* _EXERCISE AIM_: Reproduce the complete listing without any deviation.

[Rows from a 3D modeling dataset]

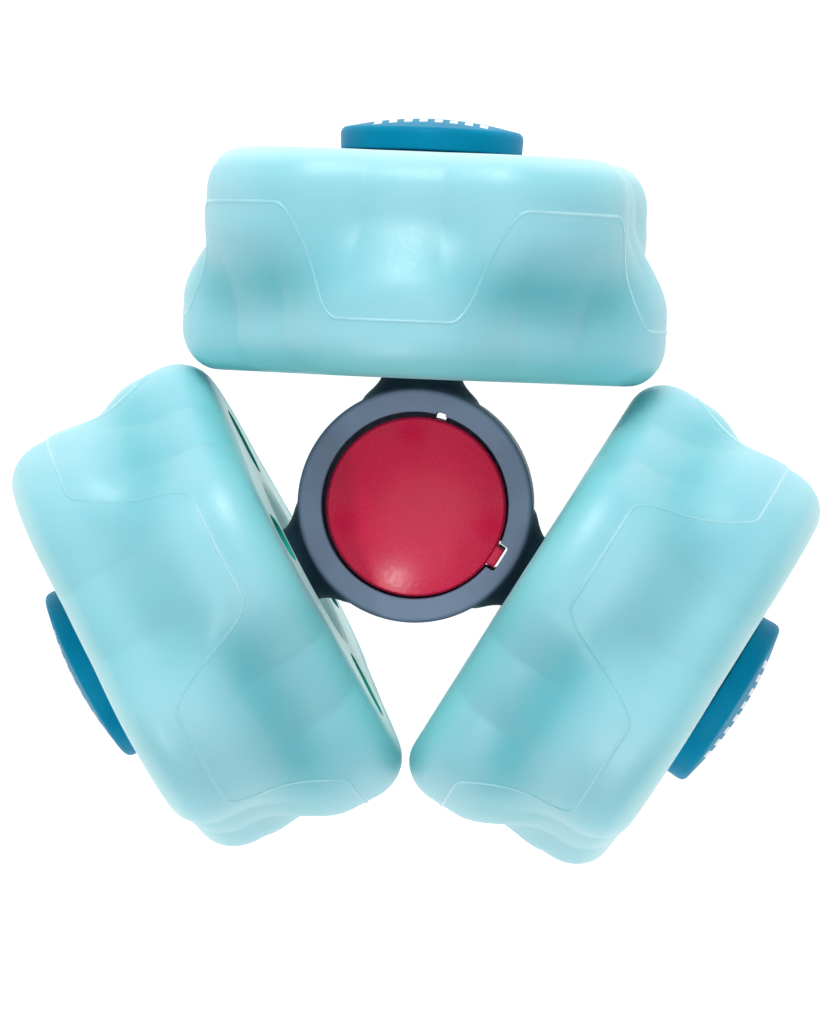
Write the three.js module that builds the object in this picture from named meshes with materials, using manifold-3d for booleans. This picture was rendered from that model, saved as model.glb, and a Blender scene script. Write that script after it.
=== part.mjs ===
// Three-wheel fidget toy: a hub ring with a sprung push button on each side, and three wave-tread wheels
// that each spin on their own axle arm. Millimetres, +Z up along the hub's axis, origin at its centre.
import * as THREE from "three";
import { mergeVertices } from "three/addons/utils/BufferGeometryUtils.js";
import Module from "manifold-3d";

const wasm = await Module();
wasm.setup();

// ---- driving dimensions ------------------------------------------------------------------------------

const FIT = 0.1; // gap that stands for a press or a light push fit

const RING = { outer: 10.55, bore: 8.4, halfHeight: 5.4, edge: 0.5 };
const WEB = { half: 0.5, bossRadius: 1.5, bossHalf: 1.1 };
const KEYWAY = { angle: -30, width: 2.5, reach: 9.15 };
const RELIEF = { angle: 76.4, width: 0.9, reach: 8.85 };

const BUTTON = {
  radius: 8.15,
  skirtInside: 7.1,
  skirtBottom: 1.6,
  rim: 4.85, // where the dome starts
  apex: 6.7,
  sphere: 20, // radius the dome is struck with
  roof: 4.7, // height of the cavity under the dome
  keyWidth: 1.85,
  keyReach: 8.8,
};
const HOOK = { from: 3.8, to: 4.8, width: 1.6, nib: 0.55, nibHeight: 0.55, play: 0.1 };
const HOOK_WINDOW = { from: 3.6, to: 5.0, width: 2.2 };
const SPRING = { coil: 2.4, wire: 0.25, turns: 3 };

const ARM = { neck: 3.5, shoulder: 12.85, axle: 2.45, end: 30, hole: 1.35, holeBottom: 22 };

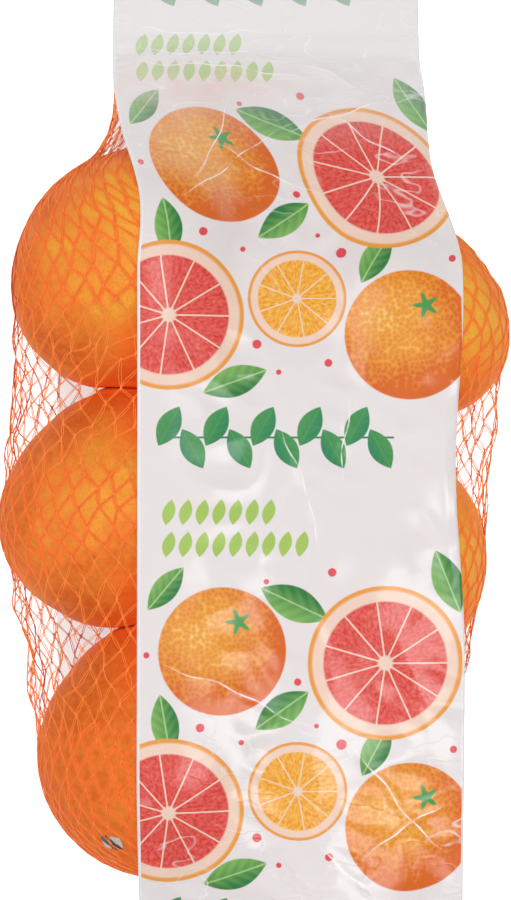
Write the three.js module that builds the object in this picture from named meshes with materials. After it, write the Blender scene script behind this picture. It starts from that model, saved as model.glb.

* _WRITTEN SOLUTION_:
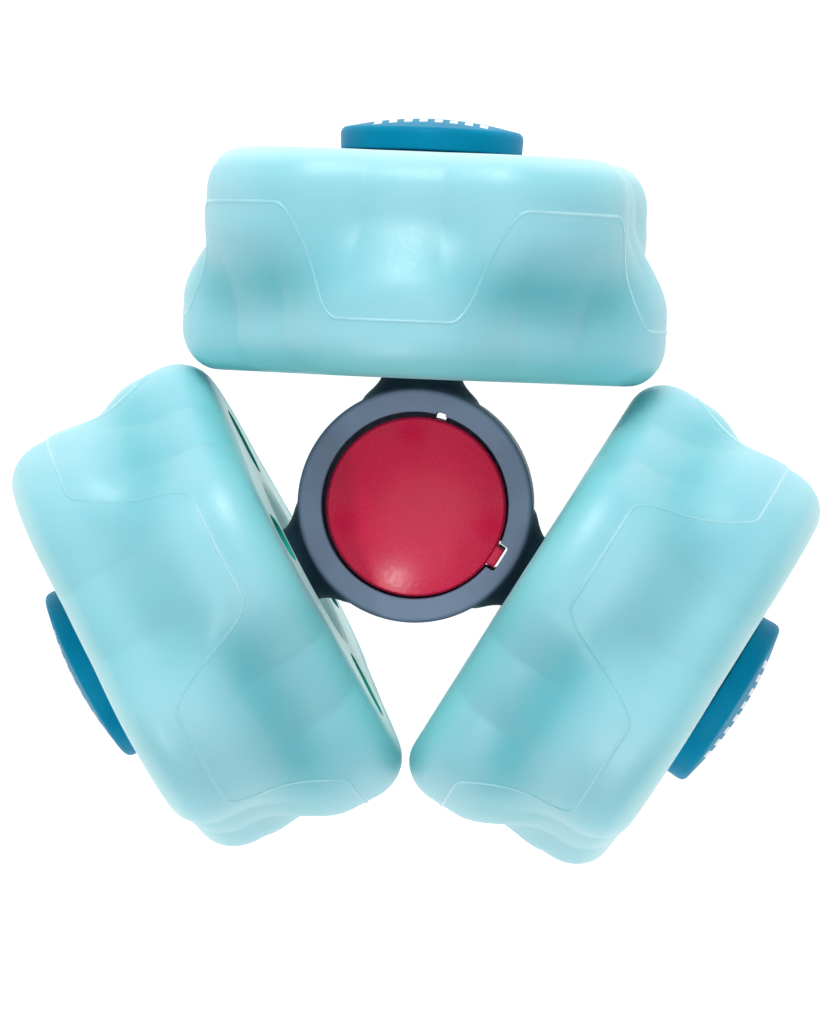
Write the three.js module that builds the object in this picture from named meshes with materials, using manifold-3d for booleans. This picture was rendered from that model, saved as model.glb, and a Blender scene script. Write that script after it.
=== part.mjs ===
// Three-wheel fidget toy: a hub ring with a sprung push button on each side, and three wave-tread wheels
// that each spin on their own axle arm. Millimetres, +Z up along the hub's axis, origin at its centre.
import * as THREE from "three";
import { mergeVertices } from "three/addons/utils/BufferGeometryUtils.js";
import Module from "manifold-3d";

const wasm = await Module();
wasm.setup();

// ---- driving dimensions ------------------------------------------------------------------------------

const FIT = 0.1; // gap that stands for a press or a light push fit

const RING = { outer: 10.55, bore: 8.4, halfHeight: 5.4, edge: 0.5 };
const WEB = { half: 0.5, bossRadius: 1.5, bossHalf: 1.1 };
const KEYWAY = { angle: -30, width: 2.5, reach: 9.15 };
const RELIEF = { angle: 76.4, width: 0.9, reach: 8.85 };

const BUTTON = {
  radius: 8.15,
  skirtInside: 7.1,
  skirtBottom: 1.6,
  rim: 4.85, // where the dome starts
  apex: 6.7,
  sphere: 20, // radius the dome is struck with
  roof: 4.7, // height of the cavity under the dome
  keyWidth: 1.85,
  keyReach: 8.8,
};
const HOOK = { from: 3.8, to: 4.8, width: 1.6, nib: 0.55, nibHeight: 0.55, play: 0.1 };
const HOOK_WINDOW = { from: 3.6, to: 5.0, width: 2.2 };
const SPRING = { coil: 2.4, wire: 0.25, turns: 3 };

const ARM = { neck: 3.5, shoulder: 12.85, axle: 2.45, end: 30, hole: 1.35, holeBottom: 22 };

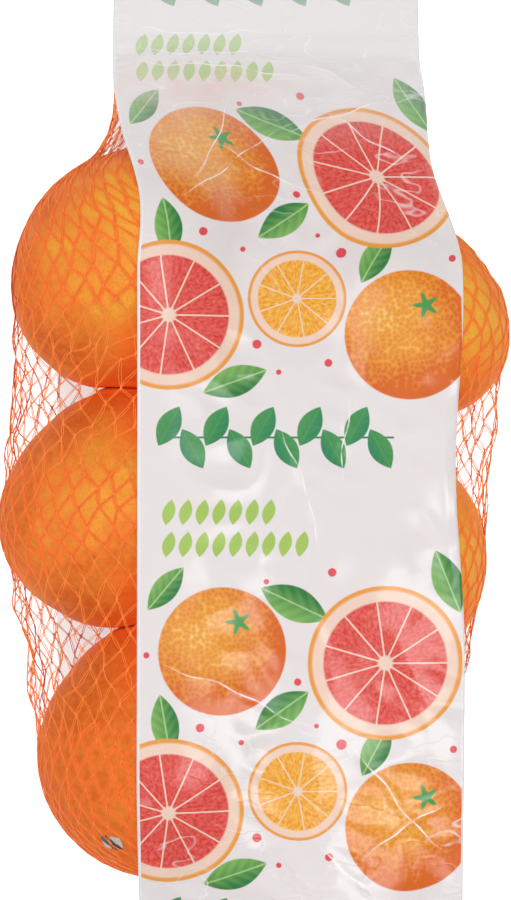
Write the three.js module that builds the object in this picture from named meshes with materials. After it, write the Blender scene script behind this picture. It starts from that model, saved as model.glb.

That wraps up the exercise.